In the listing below, find the line with "pieces that touch", then repeat exactly every line from the top through that one.

— Begin —

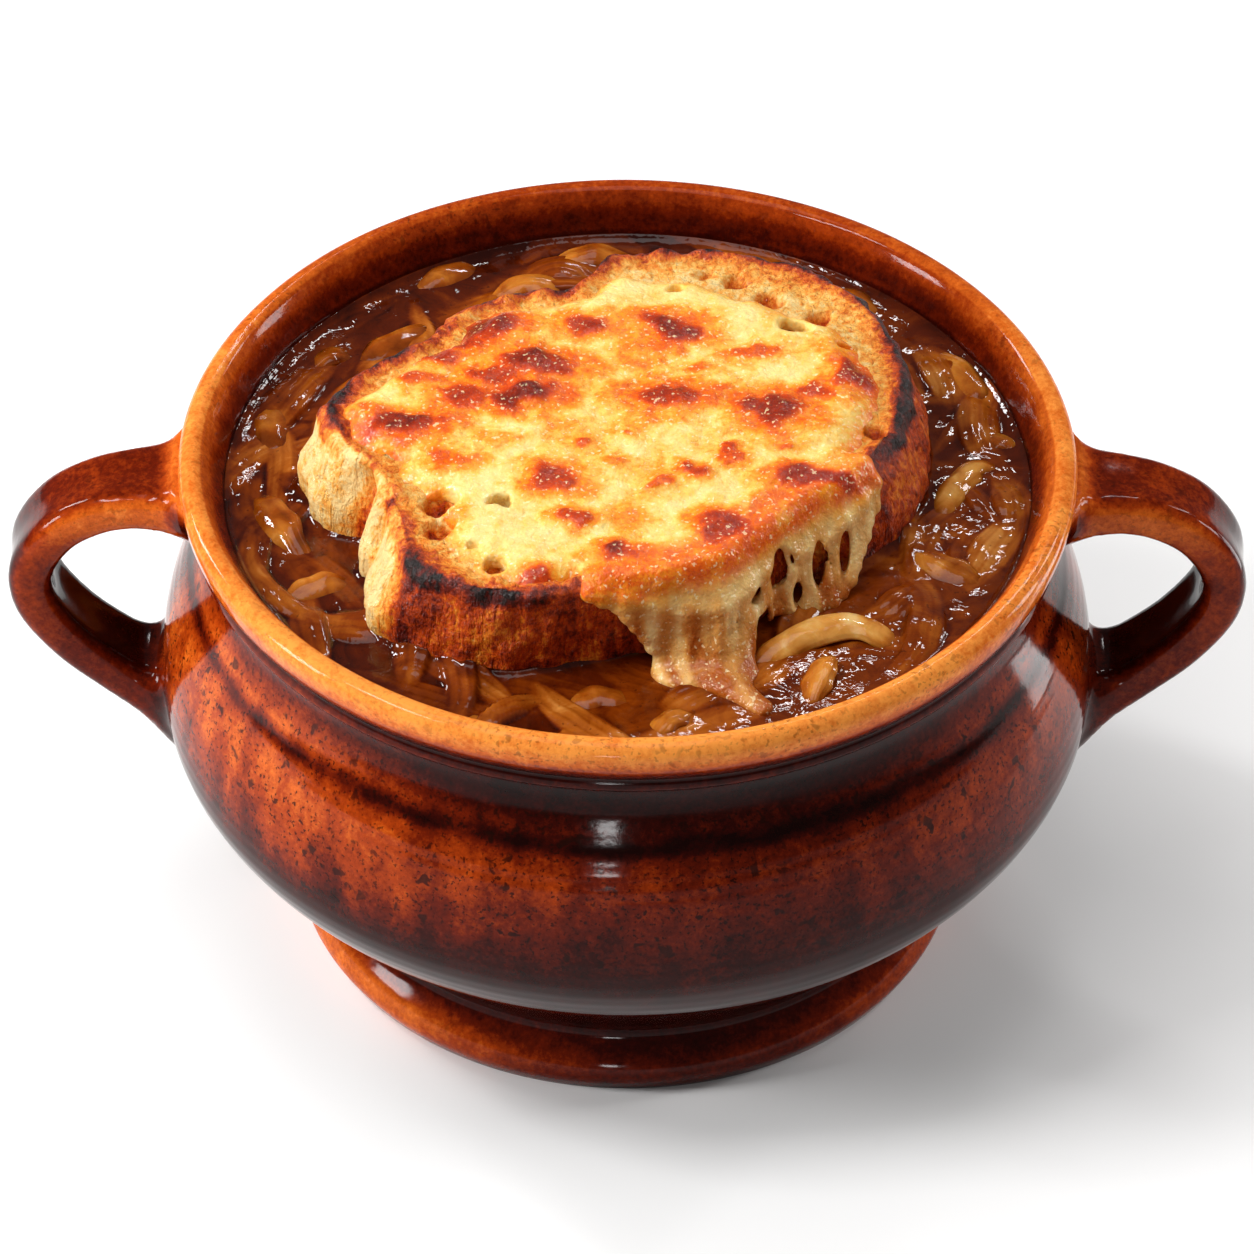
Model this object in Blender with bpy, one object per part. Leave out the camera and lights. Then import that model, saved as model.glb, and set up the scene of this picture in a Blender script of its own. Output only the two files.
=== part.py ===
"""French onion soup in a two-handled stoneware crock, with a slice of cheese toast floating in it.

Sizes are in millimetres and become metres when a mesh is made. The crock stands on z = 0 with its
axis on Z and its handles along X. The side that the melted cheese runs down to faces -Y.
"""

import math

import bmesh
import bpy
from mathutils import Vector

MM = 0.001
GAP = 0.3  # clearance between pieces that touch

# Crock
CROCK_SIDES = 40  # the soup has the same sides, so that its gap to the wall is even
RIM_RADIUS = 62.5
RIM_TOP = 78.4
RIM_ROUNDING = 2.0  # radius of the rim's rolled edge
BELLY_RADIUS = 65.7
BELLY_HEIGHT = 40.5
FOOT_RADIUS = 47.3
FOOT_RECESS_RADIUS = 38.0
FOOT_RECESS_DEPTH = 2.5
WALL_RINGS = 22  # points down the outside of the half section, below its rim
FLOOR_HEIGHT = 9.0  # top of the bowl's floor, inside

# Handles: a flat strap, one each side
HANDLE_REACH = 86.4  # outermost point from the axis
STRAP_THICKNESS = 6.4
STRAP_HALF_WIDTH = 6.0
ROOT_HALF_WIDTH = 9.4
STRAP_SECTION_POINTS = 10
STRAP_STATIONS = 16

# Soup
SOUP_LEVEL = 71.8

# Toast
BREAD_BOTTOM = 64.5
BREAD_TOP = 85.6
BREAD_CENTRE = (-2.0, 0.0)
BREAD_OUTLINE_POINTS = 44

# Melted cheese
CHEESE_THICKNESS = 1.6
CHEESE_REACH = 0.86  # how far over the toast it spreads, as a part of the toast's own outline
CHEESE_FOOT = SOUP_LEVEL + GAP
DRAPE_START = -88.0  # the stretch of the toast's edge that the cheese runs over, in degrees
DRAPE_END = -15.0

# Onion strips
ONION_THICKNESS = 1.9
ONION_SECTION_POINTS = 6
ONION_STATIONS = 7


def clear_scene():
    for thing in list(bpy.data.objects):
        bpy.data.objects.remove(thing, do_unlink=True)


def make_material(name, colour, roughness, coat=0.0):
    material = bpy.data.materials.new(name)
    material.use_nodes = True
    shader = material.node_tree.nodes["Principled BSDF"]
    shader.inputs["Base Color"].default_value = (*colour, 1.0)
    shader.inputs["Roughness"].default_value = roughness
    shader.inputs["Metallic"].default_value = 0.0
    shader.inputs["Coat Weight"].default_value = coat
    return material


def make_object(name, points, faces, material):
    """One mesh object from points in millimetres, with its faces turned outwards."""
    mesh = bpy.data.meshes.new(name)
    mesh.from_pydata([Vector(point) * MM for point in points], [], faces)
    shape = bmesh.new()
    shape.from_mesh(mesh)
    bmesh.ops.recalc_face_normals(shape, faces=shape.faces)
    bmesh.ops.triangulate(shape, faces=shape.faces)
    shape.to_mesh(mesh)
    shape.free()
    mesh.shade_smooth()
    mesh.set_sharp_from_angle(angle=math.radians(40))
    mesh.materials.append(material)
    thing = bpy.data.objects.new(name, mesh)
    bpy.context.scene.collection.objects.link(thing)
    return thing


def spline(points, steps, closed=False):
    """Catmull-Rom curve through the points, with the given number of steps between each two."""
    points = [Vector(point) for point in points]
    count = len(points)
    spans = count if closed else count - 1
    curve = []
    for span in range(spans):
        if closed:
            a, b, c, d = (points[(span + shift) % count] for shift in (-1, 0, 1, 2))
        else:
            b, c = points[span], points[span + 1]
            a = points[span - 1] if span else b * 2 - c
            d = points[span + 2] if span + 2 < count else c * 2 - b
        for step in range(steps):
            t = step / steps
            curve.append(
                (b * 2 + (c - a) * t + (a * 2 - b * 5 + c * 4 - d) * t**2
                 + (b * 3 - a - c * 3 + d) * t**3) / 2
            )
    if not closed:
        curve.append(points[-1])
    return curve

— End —

-- Solution to this task --
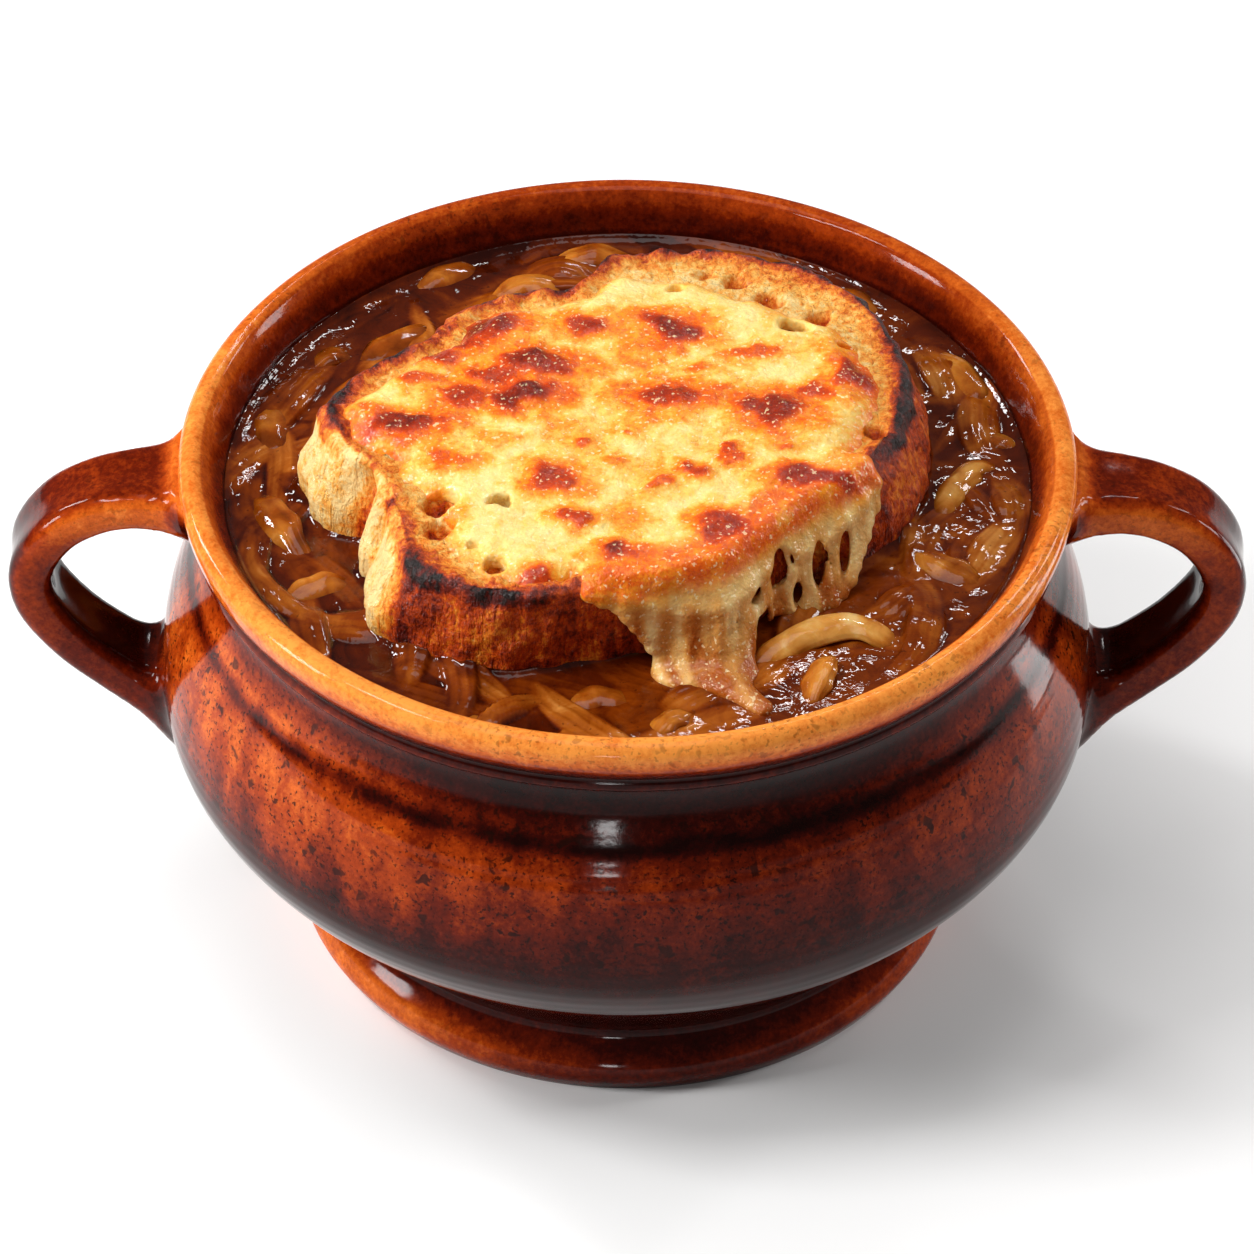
Model this object in Blender with bpy, one object per part. Leave out the camera and lights. Then import that model, saved as model.glb, and set up the scene of this picture in a Blender script of its own. Output only the two files.
=== part.py ===
"""French onion soup in a two-handled stoneware crock, with a slice of cheese toast floating in it.

Sizes are in millimetres and become metres when a mesh is made. The crock stands on z = 0 with its
axis on Z and its handles along X. The side that the melted cheese runs down to faces -Y.
"""

import math

import bmesh
import bpy
from mathutils import Vector

MM = 0.001
GAP = 0.3  # clearance between pieces that touch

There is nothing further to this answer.